My newfound interest has company. Sporting clays have gained popularity in the U.S. ever since being introduced here in the 1980s. The sport originated in England, where an invite to a hunting party required not only the right connections, but also a high degree of proficiency. The less “landed” gentry who wanted to hone their skills needed a way to practice without live birds or vast acreages. Early training grounds used glass-ball catapults stuffed with feathers, and a launch system triggered by an assistant pulling a string on command.

The technology has evolved since glass shards rained on hapless caddies. At the Lana‘i facility, automated launchers are well camouflaged in nearby bushes. Buttons on a remote controller set the quarry in flight. But the call of “Pull” still signals the readiness of the shooter for a target.

While you don’t need to be an expert to enjoy the game, Lana‘i Pine Sporting Clays offers (actually, requires) an introductory forty-five-minute lesson for all shooters new to the course. All sessions start at the pro shop, where a certified instructor explains basic safety rules and shooting etiquette. That’s where I am outfitted with a sportsman’s vest, safety glasses, and ear protection, and offered a selection of shotguns.

sporting-claysEach shooting station is named for the movement pattern mimicked by the target. The first one is labeled “Hawaiian duck.” I ignore the fact that the koloa is an endangered subspecies and raise my gun. The clay arcs over the trees in a slow descent directly in front of me and I nail it. My shooting partner’s aim is equally impressive and after the next several stations and a few pointers, the guide determines that we are worthy shooters, capable of escorting ourselves around the course.
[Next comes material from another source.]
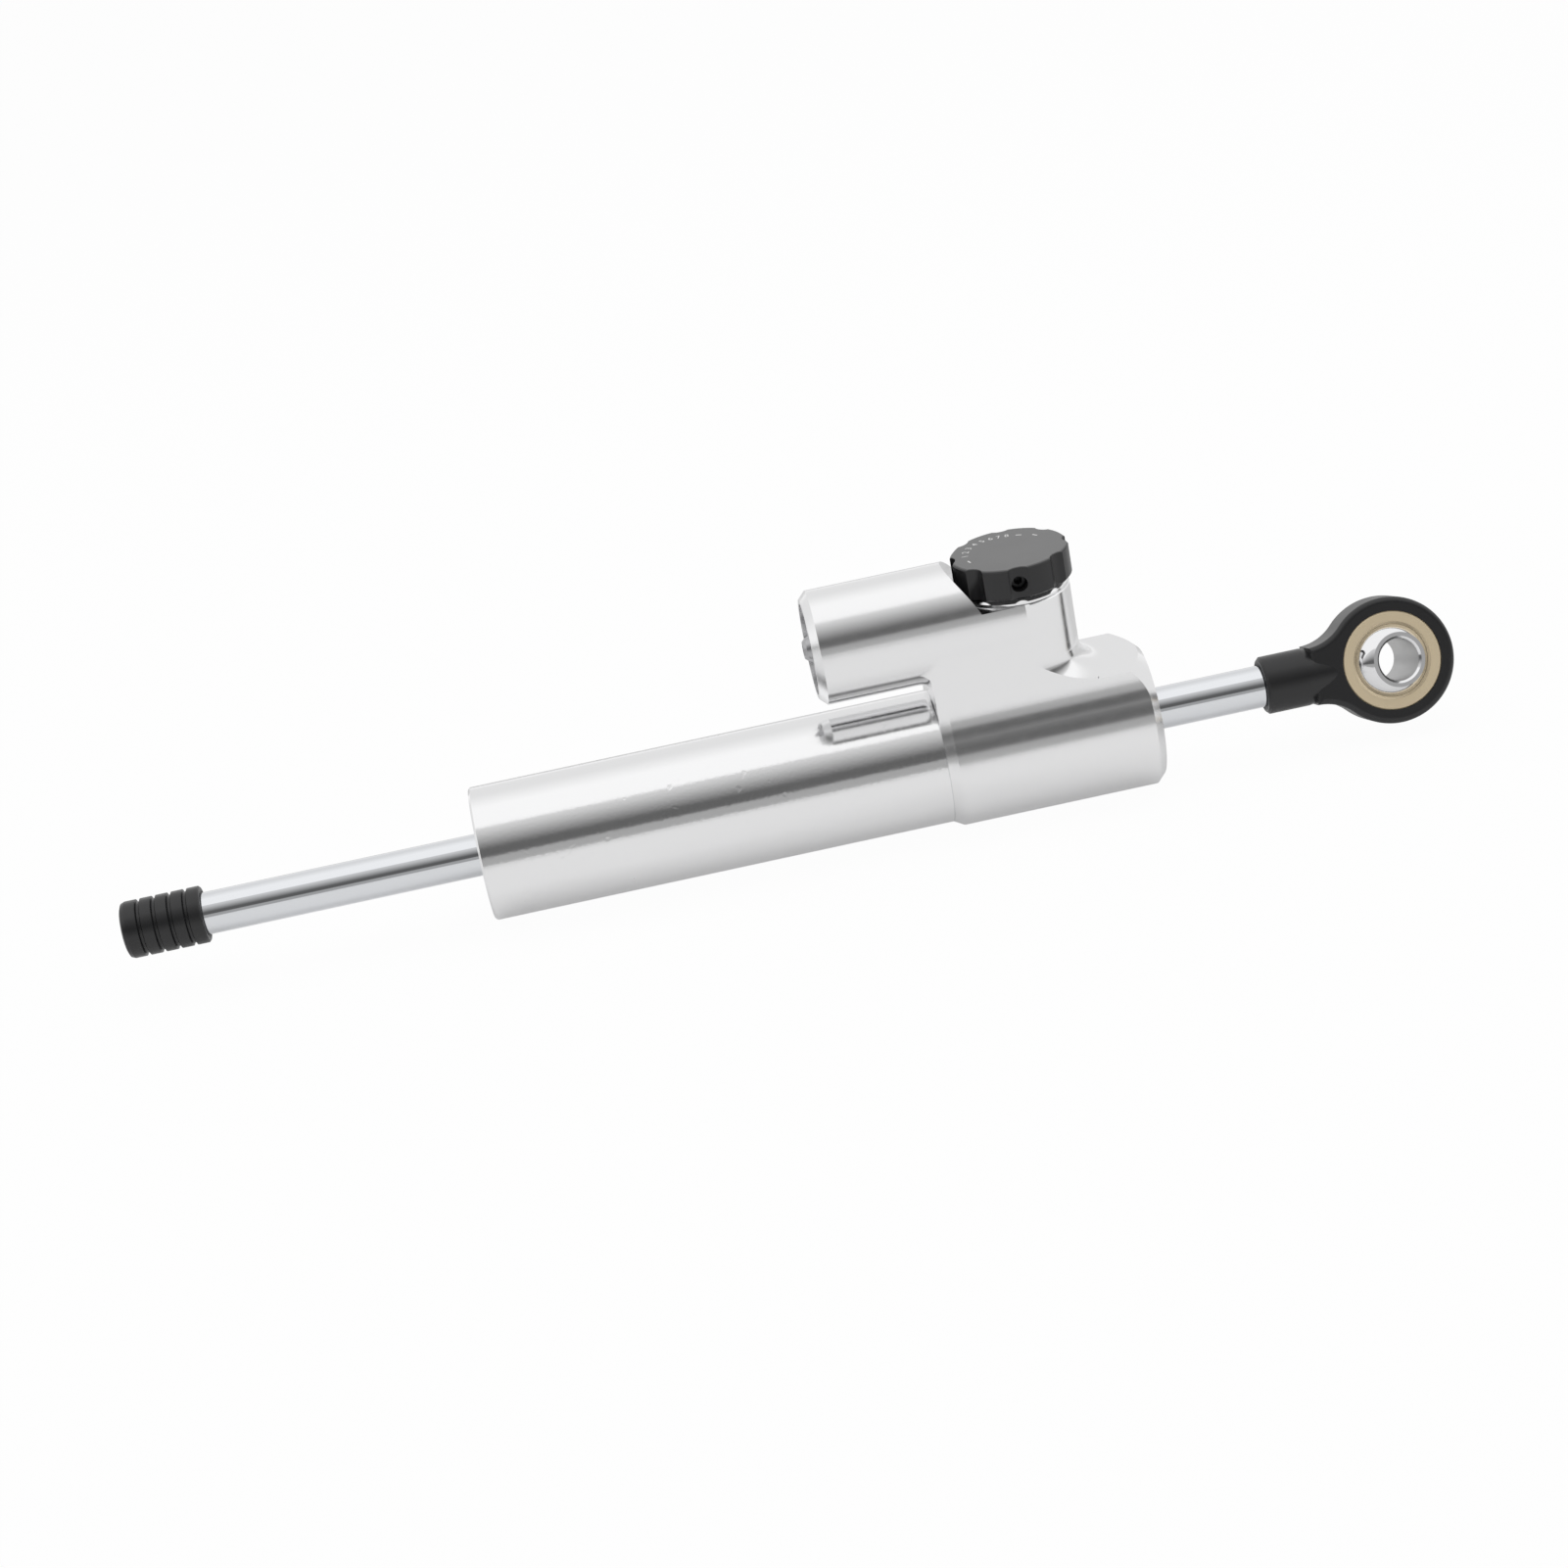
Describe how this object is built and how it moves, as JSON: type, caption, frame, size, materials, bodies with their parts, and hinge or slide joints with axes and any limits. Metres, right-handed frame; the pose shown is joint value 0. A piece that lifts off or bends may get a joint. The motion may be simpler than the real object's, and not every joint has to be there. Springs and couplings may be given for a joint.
{
  "type": "steering damper",
  "caption": "Adjustable steering damper with a rod that runs through a clamped tube and a valve head with a reservoir, a knob and a ball-jointed rod end.",
  "frame": {"origin": "centre of the ball in the rod end", "axes": "+X along the rod from its capped end to the rod end, +Z parallel to the adjuster's axis and away from the rod, +Y away from the side that faces the camera"},
  "size_m": [0.2548, 0.0276, 0.0514],
  "materials": {
    "polished_aluminium": "milled and polished, clear anodised",
    "brushed_tube": "drawn tube, lengthwise brushed and clear anodised",
    "chromed_rod": "hard chromed and ground",
    "black_anodised": "satin black anodised",
    "race_brass": "fine turned",
    "ball_steel": "hardened and polished",
    "seal_rubber": "moulded nitrile",
    "bush_bronze": "sintered bronze",
    "inner_steel": "bright turned",
    "dark_screw": "black oxide",
    "band_plastic": "filled PTFE"
  },
  "bodies": {
    "damper_body": {"valve_head": "polished_aluminium", "outer_tube": "brushed_tube", "working_tube": "inner_steel", "tube_ring": "seal_rubber", "left_gland": "polished_aluminium", "left_gland_ring": "seal_rubber", "left_bush": "bush_bronze", "left_seal": "seal_rubber", "left_clip": "inner_steel", "right_guide": "polished_aluminium", "right_guide_ring": "seal_rubber", "right_bush": "bush_bronze", "right_seal": "seal_rubber", "nose_wiper": "seal_rubber", "reservoir_lid": "polished_aluminium", "lid_ring": "seal_rubber", "lid_clip": "inner_steel", "bleed_screw": "dark_screw", "bleed_washer": "inner_steel", "compensating_spring": "inner_steel", "bonnet": "polished_aluminium", "bonnet_ring": "seal_rubber", "spindle_ring": "seal_rubber", "click_spring": "inner_steel"},
    "piston_group": {"piston": "polished_aluminium", "piston_band": "band_plastic", "piston_seal": "seal_rubber"},
    "rod_group": {"rod": "chromed_rod", "piston_clips": "inner_steel", "rod_cap": "black_anodised", "rod_end_housing": "black_anodised", "bearing_race": "race_brass"},
    "ball": {"bearing_ball": "ball_steel"},
    "floating_group": {"floating_piston": "polished_aluminium", "floating_piston_ring": "seal_rubber"},
    "adjuster": {"spindle": "inner_steel", "knob": "black_anodised", "grub_screw": "dark_screw"},
    "needle_group": {"needle": "bush_bronze"},
    "click_group": {"click_ball": "ball_steel"}
  },
  "joints": [
    {"name": "rod_slide", "type": "slide", "parent": "damper_body", "child": "piston_group", "axis": [1, 0, 0], "range_m": [-0.021, 0.0515]},
    {"name": "rod_turn", "type": "hinge", "parent": "piston_group", "child": "rod_group", "pos_m": [0, 0, 0], "axis": [1, 0, 0], "continuous": true},
    {"name": "ball_tilt", "type": "hinge", "parent": "rod_group", "child": "ball", "pos_m": [0, 0, 0], "axis": [0, 0.309, 0.9511], "range_deg": [-23, 3]},
    {"name": "compensator_slide", "type": "slide", "parent": "damper_body", "child": "floating_group", "axis": [1, 0, 0], "range_m": [-0.004, 0.004], "stiffness_N_per_m": 300, "deforming": ["compensating_spring"]},
    {"name": "knob_turn", "type": "hinge", "parent": "damper_body", "child": "adjuster", "pos_m": [-0.0679, 0, 0], "axis": [0, 0, 1], "range_deg": [-315, 0]},
    {"name": "needle_feed", "type": "slide", "parent": "adjuster", "child": "needle_group", "axis": [0, 0, 1], "range_m": [-0.00071, 0]},
    {"name": "click_rise", "type": "slide", "parent": "damper_body", "child": "click_group", "axis": [0, 0, 1], "range_m": [0, 0.0003], "stiffness_N_per_m": 20, "springref_m": 0.0003, "deforming": ["click_spring"]}
  ],
  "couplings": [
    {"joint": "needle_feed", "follows": "knob_turn", "m_per_rad": 0.000127}
  ]
}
The other stations are equally fun, but more difficult. One clay whizzes left to right along the tree tops, while the next flushes low and fast, barely cresting the lowest shrubs. An incoming target shows only its narrow side profile. You must shoot up, down, close in and far range, before the clay disappears into a wooded slope or scoots unperturbed along the ground. You are allowed a test launch before firing, but it’s still tricky and this course could keep me challenged for a long time.

I ease into the Zen of the game,  remembering to “lead” the target

As I ease into the Zen of the game, I focus on trying to develop a fluid motion, remembering to “lead” the target—shooting so the clay moves into the space I have sprayed with pellets. I work on my follow-through—keeping the finger on the trigger and tracking the target after firing. On several occasions I manage to break the clay I missed on a quick-fired second shot. Like all sports, it’s a game of concentration, just one constantly punctuated by pounding blasts erupting inches from your ear.

The stations are connected via a meandering path and driving the golf cart along the narrow paved road is a kick in itself—a bit reminiscent of Mr. Toad’s Wild Ride. There is no time limit and you are free to give any or all of them another go. If you become obsessed with stalking the wild turkey, you can fire away until you’ve mastered that bird or run out of cartridges. But my favorite would have to be the last station. It’s hard to imagine a more idyllic location than this: perched above Lana‘i’s pine-dotted red-dirt hills, the island of Moloka‘i breaching the ocean in the distance.

You may be sharing the course with others. That wasn’t so the day I was there. Lana‘i is known as the “private island” presumably because the majority of it is privately held. But the moniker applies equally well to the sporting clays experience. I felt like part of the gentry, with my own private shooting reserve. Who knows, with enough time on the course, I might even snag an invite to an English hunting party.



$90 Includes Introductory lesson and all gear (gun, twenty-five cartridges, vest, eye and ear protection), golf cart, and transportation to/from the facility and the Lodge at Ko‘ele. Additional cartridges available at the pro shop.

What to Wear

Closed-toed shoes, hat, warmer clothes if the weather is cool or windy.

Other Activities

The complex includes an archery range and air-rifle gallery, with kid-friendly options.